━━ DATA BLOCK

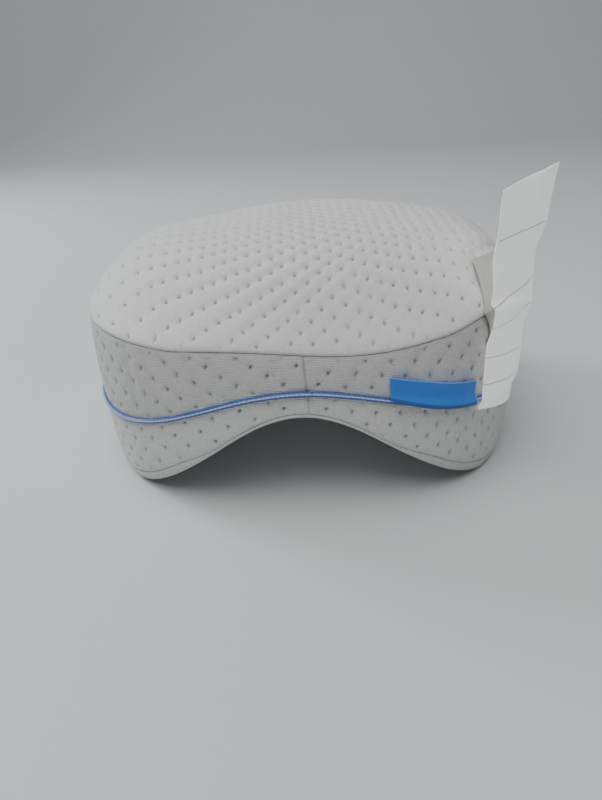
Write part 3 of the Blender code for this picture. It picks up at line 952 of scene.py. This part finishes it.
class Finish:
    # A material's node tree.
    def __init__(self, name):
        self.material = bpy.data.materials.new(name)
        self.material.use_nodes = True
        self.tree = self.material.node_tree
        self.shader = self.tree.nodes["Principled BSDF"]

    def add(self, kind, settings, inputs, output=0):
        node = self.tree.nodes.new(kind)
        for key, value in settings.items():
            setattr(node, key, value)
        for key, value in inputs.items():
            if isinstance(value, Wire):
                self.tree.links.new(value.socket, node.inputs[key])
            else:
                node.inputs[key].default_value = value
        return Wire(self, node.outputs[output])

    def uv(self):
        both = self.add("ShaderNodeUVMap", {"uv_map": "cloth"}, {})
        split = self.tree.nodes.new("ShaderNodeSeparateXYZ")
        self.tree.links.new(both.socket, split.inputs[0])
        return both, Wire(self, split.outputs[0]), Wire(self, split.outputs[1])

    def place(self):
        return self.add("ShaderNodeTexCoord", {}, {}, "Object")

    def shade(self, name):
        return self.add("ShaderNodeAttribute", {"attribute_name": name}, {}, "Fac")

    def noise(self, vector, scale, detail=2.0, roughness=0.5):
        inputs = {"Vector": vector, "Scale": scale, "Detail": detail, "Roughness": roughness}
        return self.add("ShaderNodeTexNoise", {}, inputs)

    def mix(self, factor, one, two):
        return self.add("ShaderNodeMix", {"data_type": "RGBA"}, {"Factor": factor, 6: one, 7: two}, 2)

    def ramp(self, factor, low, high):
        inputs = {0: factor, 1: low, 2: high, 3: 0.0, 4: 1.0}
        return self.add("ShaderNodeMapRange", {"interpolation_type": "SMOOTHSTEP"}, inputs)

    def bump(self, height, strength, distance):
        inputs = {"Height": height, "Strength": strength, "Distance": distance}
        return self.add("ShaderNodeBump", {}, inputs)

    def plain(self, **values):
        for key, value in values.items():
            self.shader.inputs[key.replace("_", " ")].default_value = value

    def feed(self, socketName, wire):
        self.tree.links.new(wire.socket, self.shader.inputs[socketName])


def knitFinish(name, look):
    # White double knit: fine rows, painted shade in each pit and along each seam, and a painted highlight
    # beside each pit.
    finish = Finish(name)
    both, u, v = finish.uv()
    pit = finish.shade("pit")
    rows = (v * (2 * pi / look["rowPitch"])).maths("SINE")
    wales = (u * (2 * pi / look["walePitch"])).maths("SINE")
    fuzz = finish.noise(both, 900.0, 3.0)
    knit = rows * look["rowHeight"] + wales * look["waleHeight"] + fuzz * look["fuzzHeight"]
    finish.feed("Normal", finish.bump(knit, look["bump"], 0.001))
    tone = finish.mix(finish.noise(finish.place(), 26.0, 2.0), look["light"], look["warm"])
    # painted shade in each pit, standing in for the shadow in its hollow
    tone = finish.mix((pit * look["pitShade"]).clipped(), tone, look["shade"])
    # painted highlight beside each pit, on its side towards the light
    tone = finish.mix((finish.shade("loopHighlight") * look["highlightShare"]).clipped(), tone, look["pitHighlight"])
    # painted shade along the seams, where the cloth tucks in
    tone = finish.mix((finish.shade("crease") * look["creaseShade"]).clipped(), tone, look["shade"])
    # painted blue light bounced from the blue label onto the band above it
    tone = finish.mix((finish.shade("blueBounce") * look["blueBounceShare"]).clipped(), tone, look["blueBounce"])
    grain = finish.noise(both, 520.0, 4.0, 0.7)
    ground = (rows * 0.5 + 0.5) * look["rowShade"] + (grain - 0.42) * look["grainShade"]
    tone = finish.mix(ground.clipped(), tone, look["shade"])
    finish.feed("Base Color", tone)
    finish.feed("Roughness", 0.62 + 0.2 * fuzz)
    finish.plain(Sheen_Weight=0.25, Sheen_Roughness=0.5, Specular_IOR_Level=0.35)
    return finish.material


knitLook = {
    "light": (0.80, 0.805, 0.80, 1),
    "warm": (0.77, 0.77, 0.755, 1),
    "shade": (0.13, 0.135, 0.14, 1),
    "pitHighlight": (0.99, 0.99, 0.98, 1),
    "highlightShare": 1.0,
    "grainShade": 0.35,
    "blueBounce": (0.35, 0.42, 0.72, 1),
    "blueBounceShare": 0.45,
    "pitShade": 1.0,
    "creaseShade": 0.32,
    "rowPitch": 0.00085,
    "walePitch": 0.0011,
    "rowHeight": 0.06,
    "waleHeight": 0.06,
    "fuzzHeight": 0.22,
    "rowShade": 0.05,
    "bump": 0.8,
}
# The bands' cloth has coarser rows and grain, and its tone is painted darker: painted shade on the
# upright bands, which face away from the light
shadedBandLook = dict(knitLook, light=(0.74, 0.745, 0.725, 1), warm=(0.69, 0.695, 0.67, 1),
                rowShade=0.14, grainShade=0.5, rowHeight=0.16)
# the lower band's tone is painted lighter: painted light bounced up from the floor
bounceLitLook = dict(shadedBandLook, light=(0.86, 0.865, 0.845, 1), warm=(0.81, 0.815, 0.79, 1))
topKnit = knitFinish("topKnit", knitLook)
bounceLitKnit = knitFinish("bounceLitKnit", bounceLitLook)
shadedBandKnit = knitFinish("shadedBandKnit", shadedBandLook)


satinLook = {
    "blue": (0.035, 0.105, 0.420, 1),
    "shine": (0.60, 0.74, 0.95, 1),
    "under": (0.020, 0.060, 0.26, 1),
    "rib": (0.02, 0.05, 0.18, 1),
    "ribs": 2600.0,          # radians a metre
}


def satinFinish():
    # Blue satin cord with a painted highlight along it, painted shade on its lower side, and fine
    # slanting ribs.
    finish = Finish("blueSatin")
    along, around = finish.uv()[1:]
    paintedHighlight = 1 - finish.ramp((around - 0.42).maths("ABSOLUTE"), 0.10, 0.36)
    lower = finish.ramp(around, -0.95, -0.35)
    rib = (along * satinLook["ribs"] + around * 1.5).maths("SINE")
    # painted highlight along the top of the cord
    tone = finish.mix(paintedHighlight, satinLook["blue"], satinLook["shine"])
    # painted shade on the cord's lower side
    tone = finish.mix((1 - lower) * 0.75, tone, satinLook["under"])
    tone = finish.mix((rib * 0.5 + 0.5) * 0.25, tone, satinLook["rib"])
    finish.feed("Base Color", tone)
    finish.feed("Normal", finish.bump(rib, 0.25, 0.0003))
    finish.plain(Roughness=0.33, Specular_IOR_Level=0.6, Sheen_Weight=0.15)
    return finish.material


blueLook = {
    "blue": (0.030, 0.215, 0.760, 1),
    "bright": (0.040, 0.250, 0.860, 1),
    "low": (0.012, 0.09, 0.36, 1),
    "edge": (0.25, 0.45, 0.85, 1),
    "ground": (0.016, 0.11, 0.42, 1),
}


def blueFinish():
    # Plain blue weave, with painted shade where it turns under the cord, and pale along its cut edges.
    finish = Finish("blueWeave")
    across, along = finish.uv()[1:]
    weave = (across * 900.0).maths("SINE") * (along * 260.0).maths("SINE")
    edge = finish.ramp(along, 0.95, 0.975).maths("MAXIMUM", finish.ramp(across, 0.982, 0.992))
    low = 1 - finish.ramp(along, 0.10, 0.16)
    patch = finish.noise(finish.place(), 300.0, 2.0)
    tone = finish.mix(patch, blueLook["blue"], blueLook["bright"])
    # painted shade where the label turns under the cord
    tone = finish.mix(low * 0.85, tone, blueLook["low"])
    tone = finish.mix(edge * 0.8, tone, blueLook["edge"])
    tone = finish.mix((weave * 0.5 + 0.5) * 0.2, tone, blueLook["ground"])
    finish.feed("Base Color", tone)
    finish.feed("Normal", finish.bump(weave, 0.3, 0.0002))
    finish.plain(Roughness=0.55, Specular_IOR_Level=0.4, Sheen_Weight=0.1)
    return finish.material


tapeLooks = {
    "white": {"light": (0.90, 0.91, 0.91, 1), "shade": (0.86, 0.87, 0.87, 1), "glow": 0.42},
    "cream": {"light": (0.49, 0.48, 0.435, 1), "shade": (0.44, 0.43, 0.39, 1), "glow": 0.0},
    "rule": (0.10, 0.10, 0.11, 1),
    "ruleCore": 0.0012,      # half widths, as shares of the tape's length
    "ruleEdge": 0.0030,
}


def tapeFinish(name, look, rules):
    # Woven tape, with thin plain rules across it where asked, and as much painted glow as its look gives.
    finish = Finish(name)
    across, along = finish.uv()[1:]
    weave = (across * 700.0).maths("SINE") * (along * 1900.0).maths("SINE")
    cloud = finish.noise(finish.place(), 60.0, 3.0)
    tone = finish.mix(cloud, look["light"], look["shade"])
    for rule in rules:
        begun = finish.ramp(across, rule["from"] - 0.01, rule["from"])
        ended = 1 - finish.ramp(across, rule["to"], rule["to"] + 0.01)
        away = (along - rule["at"]).maths("ABSOLUTE")
        line = 1 - finish.ramp(away, tapeLooks["ruleCore"], tapeLooks["ruleEdge"])
        tone = finish.mix(line * begun * ended * rule["dark"], tone, tapeLooks["rule"])
    finish.feed("Base Color", tone)
    finish.feed("Normal", finish.bump(weave, 0.15, 0.0002))
    # the tape glows a little with its own colour: painted light, brighter than the lamps make it
    finish.feed("Emission Color", tone)
    finish.plain(Roughness=0.55, Specular_IOR_Level=0.4, Sheen_Weight=0.1, Emission_Strength=look["glow"])
    return finish.material


# The thin rules across the white tape: place along it, ends across it and strength
rules = [
    {"at": 0.055, "from": 0.03, "to": 0.97, "dark": 0.3},
    {"at": 0.187, "from": 0.00, "to": 0.97, "dark": 0.75},
    {"at": 0.320, "from": 0.00, "to": 0.76, "dark": 0.75},
    {"at": 0.510, "from": 0.00, "to": 0.96, "dark": 0.75},
    {"at": 0.617, "from": 0.00, "to": 0.97, "dark": 0.75},
    {"at": 0.835, "from": 0.04, "to": 0.97, "dark": 0.75},
]
whiteTape = tapeFinish("whiteTape", tapeLooks["white"], rules)
creamTape = tapeFinish("creamTape", tapeLooks["cream"], [])
print("finishes ready")

# Making the pieces
topPanel = finishPiece(makeTopPanel(), "top_panel", topKnit)
print("top panel made", len(topPanel.data.polygons))
upperBand = makeBand("upperBand", pipingSeam, topSeam, bands["upperRows"])
finishPiece(upperBand, "upper_band", shadedBandKnit)
lowerBand = makeBand("lowerBand", bottomSeam, pipingSeam, bands["lowerRows"])
finishPiece(lowerBand, "lower_band", bounceLitKnit)
bottomPanel = finishPiece(makeBottomPanel(), "bottom_panel", shadedBandKnit)
print("bands and bottom made")
pipingCord = finishPiece(makePiping(), "piping", satinFinish())
blueLabel = makeTape("blueLabel", 100, 36, bluePlace, blue["thickness"])
finishPiece(blueLabel, "blue_label", blueFinish())
longLabel = makeTape("longLabel", 70, 180, longPlace, tapes["thickness"])
finishPiece(longLabel, "long_label", whiteTape)
shortLabel = makeTape("shortLabel", 70, 110, shortPlace, tapes["thickness"])
finishPiece(shortLabel, "short_label", creamTape)
print("piping and labels made")

# Floor, light and camera
studio = {
    "floorSize": 4.0,
    "cells": 160,
    "coveFrom": 1.5,         # the paper sweeps up behind the pillow
    "coveRadius": 0.9,
    "floorTone": (0.70, 0.715, 0.73, 1),
    "cloudTone": (0.67, 0.685, 0.70, 1),
    "worldTone": (0.88, 0.92, 0.96, 1),
    "worldPower": 0.17,
}
floorBuilder = bmesh.new()
bmesh.ops.create_grid(floorBuilder, x_segments=2, y_segments=studio["cells"], size=studio["floorSize"])
floorMesh = bpy.data.meshes.new("studioFloor")
floorBuilder.to_mesh(floorMesh)
floorBuilder.free()
floorMesh.shade_smooth()
floorPoints = meshPoints(floorMesh)
beyond = np.maximum(floorPoints[:, 1] - studio["coveFrom"], 0)
bend = np.minimum(beyond / studio["coveRadius"], pi / 2)
swept = studio["coveFrom"] + studio["coveRadius"] * np.sin(bend)
floorPoints[:, 1] = np.where(beyond > 0, swept, floorPoints[:, 1])
upWall = np.maximum(beyond - studio["coveRadius"] * pi / 2, 0)
floorPoints[:, 2] = studio["coveRadius"] * (1 - np.cos(bend)) + upWall
setPoints(floorMesh, floorPoints)
floor = bpy.data.objects.new("studioFloor", floorMesh)
bpy.context.scene.collection.objects.link(floor)
floorFinish = Finish("paleFloor")
floorCloud = floorFinish.noise(floorFinish.place(), 3.0, 3.0)
floorFinish.feed("Base Color", floorFinish.mix(floorCloud, studio["floorTone"], studio["cloudTone"]))
floorFinish.plain(Roughness=0.6, Specular_IOR_Level=0.3)
floor.data.materials.append(floorFinish.material)

world = bpy.data.worlds.new("softSky")
bpy.context.scene.world = world
world.use_nodes = True
background = world.node_tree.nodes["Background"]
background.inputs["Color"].default_value = studio["worldTone"]
background.inputs["Strength"].default_value = studio["worldPower"]

lights = [
    {"name": "overheadSoft", "size": 1.9, "power": 38.0, "tone": (1.0, 0.985, 0.97),
     "place": (-0.25, -0.55, 2.1), "aim": (0, 0, 0.08)},
    {"name": "leftSoft", "size": 0.45, "power": 12.0, "tone": (0.88, 0.95, 1.0),
     "place": (-1.25, 0.62, 0.80), "aim": (0, 0, 0.10)},
]
for light in lights:
    lamp = bpy.data.lights.new(light["name"], "AREA")
    lamp.shape = "SQUARE"
    lamp.size = light["size"]
    lamp.energy = light["power"]
    lamp.color = light["tone"]
    lampObject = bpy.data.objects.new(light["name"], lamp)
    lampObject.location = light["place"]
    direction = Vector(light["aim"]) - Vector(light["place"])
    lampObject.rotation_euler = direction.to_track_quat("-Z", "Y").to_euler()
    bpy.context.scene.collection.objects.link(lampObject)

# The photograph's camera: its heading, its dip and its roll are in radians
view = {
    "place": (0.0144, -0.3909, 0.2196),
    "heading": -0.0519,
    "down": 0.4985,
    "roll": 0.0591,
    "lens": 36.82,
}
cameraData = bpy.data.cameras.new("photoView")
cameraData.sensor_fit = "HORIZONTAL"
cameraData.sensor_width = 36.0
cameraData.lens = view["lens"]
cameraData.clip_start = 0.01
camera = bpy.data.objects.new("photoView", cameraData)
bpy.context.scene.collection.objects.link(camera)
flat = Vector((sin(view["heading"]), cos(view["heading"]), 0))
level = Vector((cos(view["heading"]), -sin(view["heading"]), 0))
upright = Vector((0, 0, 1))
forward = flat * cos(view["down"]) - upright * sin(view["down"])
downward = -(flat * sin(view["down"]) + upright * cos(view["down"]))
right = level * cos(view["roll"]) + downward * sin(view["roll"])
up = level * sin(view["roll"]) - downward * cos(view["roll"])
turn = Matrix((right, up, -forward)).transposed().to_4x4()
camera.matrix_world = Matrix.Translation(view["place"]) @ turn
bpy.context.scene.camera = camera
print("camera and lights ready")

bpy.context.view_layer.update()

━━━━

- [YOUR TASK]:
Quote the listing above from its first line to the line with "return Wire(self, node.outputs[output])", inclusive, and add nothing.

- [THE SOLUTION]:
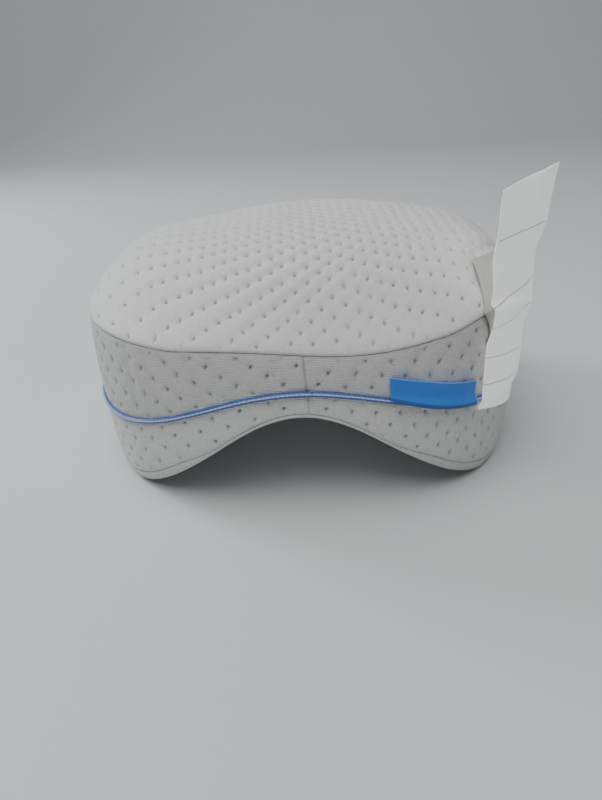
Write part 3 of the Blender code for this picture. It picks up at line 952 of scene.py. This part finishes it.
class Finish:
    # A material's node tree.
    def __init__(self, name):
        self.material = bpy.data.materials.new(name)
        self.material.use_nodes = True
        self.tree = self.material.node_tree
        self.shader = self.tree.nodes["Principled BSDF"]

    def add(self, kind, settings, inputs, output=0):
        node = self.tree.nodes.new(kind)
        for key, value in settings.items():
            setattr(node, key, value)
        for key, value in inputs.items():
            if isinstance(value, Wire):
                self.tree.links.new(value.socket, node.inputs[key])
            else:
                node.inputs[key].default_value = value
        return Wire(self, node.outputs[output])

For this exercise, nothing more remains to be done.